Secondly, the wording of the public services option makes a difference. The two Deltapoll questions listed specific services that millions of people rely on. Savanta just said “public services”. This of course includes police, prisons, defence, debt servicing, industrial policy, agricultural subsidies, road building, overseas aid and so on. Some things are more popular than others; and arguments about the efficiency of these services hover over them all.

Hence the way polling results vary. The Deltapoll questions focus on one aspect of what the government does, albeit hugely important and broadly popular. Savanta leaves people to interpret the term “public spending” as they wish. Some see a choice between decency and greed, others between waste and prudence.

A recent YouGov poll takes us a bit further. Like Savanta, it refers to “public services” without expanding on the term.
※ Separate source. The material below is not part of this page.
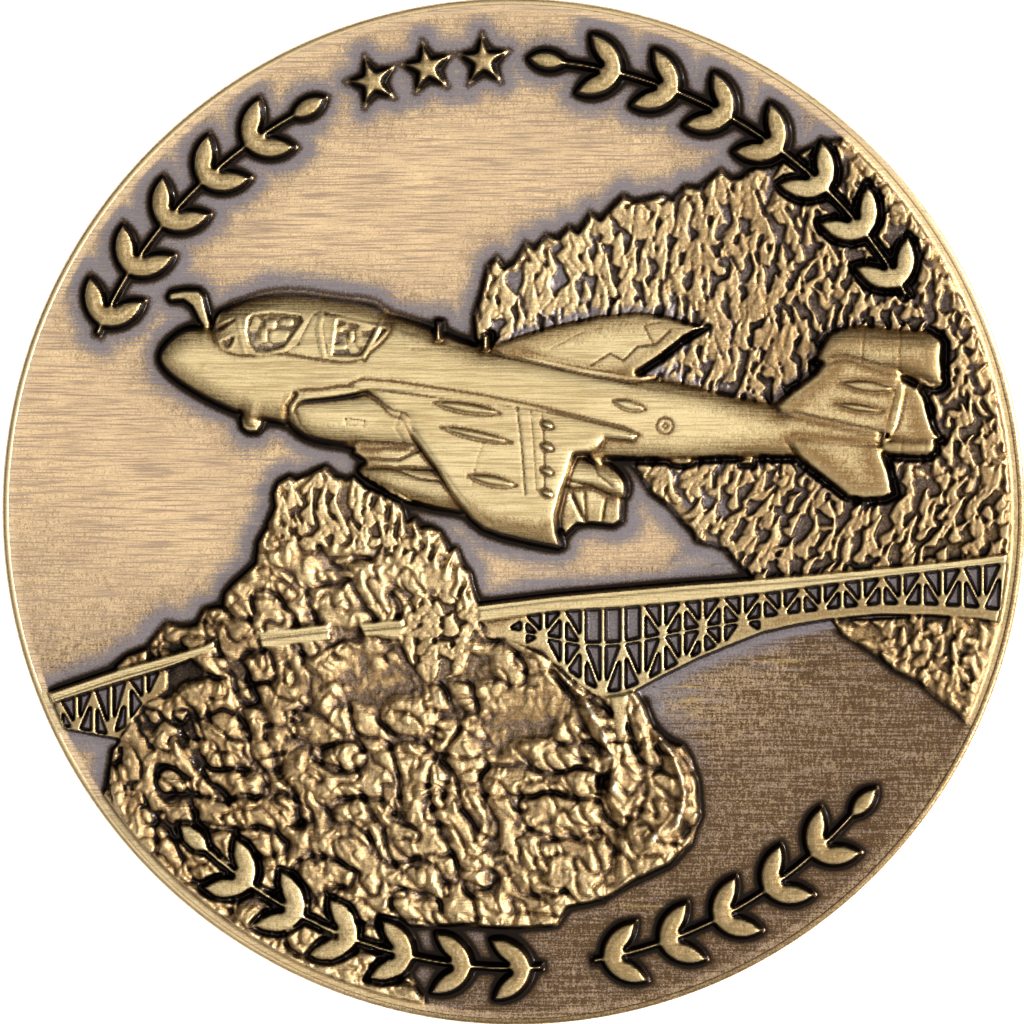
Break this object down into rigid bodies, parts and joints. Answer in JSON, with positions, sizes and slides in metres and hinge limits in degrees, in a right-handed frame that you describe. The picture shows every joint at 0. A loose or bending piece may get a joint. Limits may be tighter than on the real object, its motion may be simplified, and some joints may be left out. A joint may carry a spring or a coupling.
{
  "type": "challenge coin",
  "caption": "Struck metal coin in an antique finish with a jet, a wooded hill and an arch bridge in high relief, inside a ring of laurel and stars.",
  "frame": {"origin": "bottom centre of the bounding box: on the coin's axis, in the plane that the reverse border rests on", "axes": "+Z out of the obverse, +Y towards 12 o'clock of the obverse, +X to its right"},
  "size_m": [0.0444, 0.0444, 0.0037],
  "materials": {
    "antique_field": "antique-plated, finely brushed, with dark patina in the low places",
    "antique_relief": "antique-plated, worn bright on the high places",
    "reverse_relief": "antique-plated, worn bright on the high places"
  },
  "bodies": {
    "root": {"arch_bridge_deck": "antique_relief", "arch_bridge_truss": "antique_relief", "belly_aerial": "antique_relief", "bridge_pier": "antique_relief", "canopy_frame": "antique_relief", "cockpit_canopy": "antique_relief", "engine_nacelle": "antique_relief", "far_wing": "antique_relief", "fin_bulges": "antique_relief", "fin_tip_pod": "antique_relief", "flap_fairings": "antique_relief", "forest_hill": "antique_relief", "fuselage_bulge": "antique_relief", "island_trees": "antique_relief", "jet_fuselage": "antique_relief", "left_bridge_deck": "antique_relief", "left_bridge_truss": "antique_relief", "mid_bridge_deck": "antique_relief", "near_tailplane": "antique_relief", "near_wing": "antique_relief", "planchet": "antique_field", "rear_pod": "antique_relief", "rear_pod_fins": "antique_relief", "refuelling_probe": "antique_relief", "reverse_border": "reverse_relief", "reverse_star": "reverse_relief", "reverse_wreath_left": "reverse_relief", "reverse_wreath_right": "reverse_relief", "right_bank": "antique_relief", "river_ripples": "antique_relief", "rock_island": "antique_relief", "round_port": "antique_relief", "rudder": "antique_relief", "spine_aerials": "antique_relief", "sprig_lower_left": "antique_relief", "sprig_lower_right": "antique_relief", "sprig_upper_left": "antique_relief", "sprig_upper_right": "antique_relief", "star_left": "antique_relief", "star_middle": "antique_relief", "star_right": "antique_relief", "tail_cone": "antique_relief", "tail_fin": "antique_relief", "underwing_pod": "antique_relief", "ventral_fairings": "antique_relief", "wing_bulges": "antique_relief", "wing_pylon": "antique_relief"}
  },
  "joints": []
}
Unlike Savanta, it offers three options:

Government taxes too little, doesn’t spend enough: 32 per cent

Government taxes too much and spends too much: 25 per cent

Gets the balance about right: 14 per cent

Don’t know: 28 per cent

Now the advantage lies with greater tax-and-spend—but not overwhelmingly; and both views are outnumbered by the 42 per cent who don’t take sides. (The large number of “don’t knows” stems from the option “gets the balance about right”. Many voters recoil from ticking a box that credits the government with getting anything right.)

 We can, then, see a hierarchy:

Give a binary choice and define public spending in terms of health, education and social care: more tax-and-spend is very popular (62-18 per cent).
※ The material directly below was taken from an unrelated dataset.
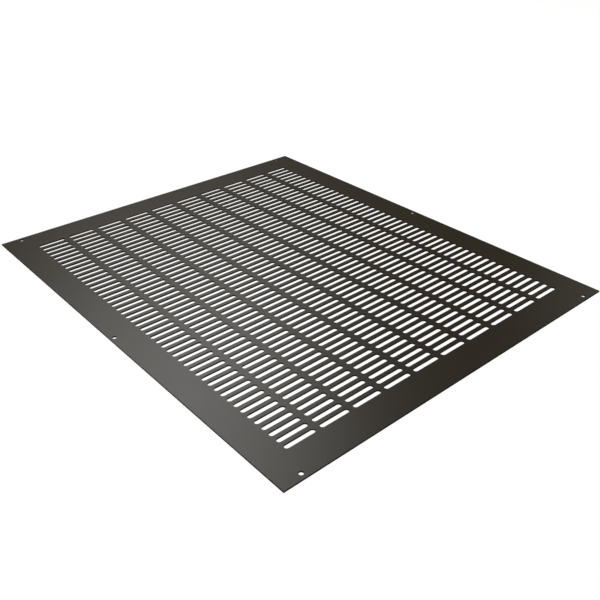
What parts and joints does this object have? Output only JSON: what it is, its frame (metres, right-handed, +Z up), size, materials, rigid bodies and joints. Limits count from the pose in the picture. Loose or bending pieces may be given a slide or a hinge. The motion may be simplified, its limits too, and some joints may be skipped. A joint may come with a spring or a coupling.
{
  "type": "slotted sheet metal vent panel",
  "caption": "Flat rectangular sheet metal vent panel with a field of narrow round-ended air slots and plain screw holes near its edges.",
  "frame": {"origin": "centre of the flat underside", "axes": "+Y along the panel's length, from row to row of slots; +X across it, along the slots; +Z up through the sheet's thickness"},
  "size_m": [0.412, 0.49, 0.0015],
  "materials": {
    "dark_coated_sheet": "satin black coat with a warm tinge"
  },
  "bodies": {
    "root": {"slotted_panel": "dark_coated_sheet"}
  },
  "joints": []
}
Offer a three-way choice, defining public spending: now the status quo is the most popular option, but the rest display a clear preference (34-14 per cent) for more tax-and-spend.

A three-way choice, not defining public spending: a slight preference (32-25 per cent) for more tax-and-spend rather than less, but again the biggest number don’t take sides. 

A binary choice, not defining public spending: a majority (54-40 per cent) favour tax cuts. 

The big lesson to be drawn from this is that there is no simple way to describe public attitudes. Voters do not belong to two, or even three, solid blocks. Their views are more varied. Their responses depend on how the issue is framed. We need longer and more detailed surveys if we truly want to understand the public mood. 

To be fair, the Deltapoll, Savanta and YouGov surveys all asked a variety of questions. In particular, the extensive Deltapoll survey for TBI went on to ask the three-way question about each of a range of public services. The NHS is the only one in which an absolute majority (57 per cent) say they are willing to pay higher taxes for a better service. On each of the other seven services YouGov tested, from schools and welfare to defence and transport, the status quo is the most popular option.

Maybe one day we shall have an adult national conversation about the way the government taxes us and spends our money. And one day maybe politicians, campaigners and journalists will treat polls as sources of real insight, rather than crude weapons with which to fight their battles.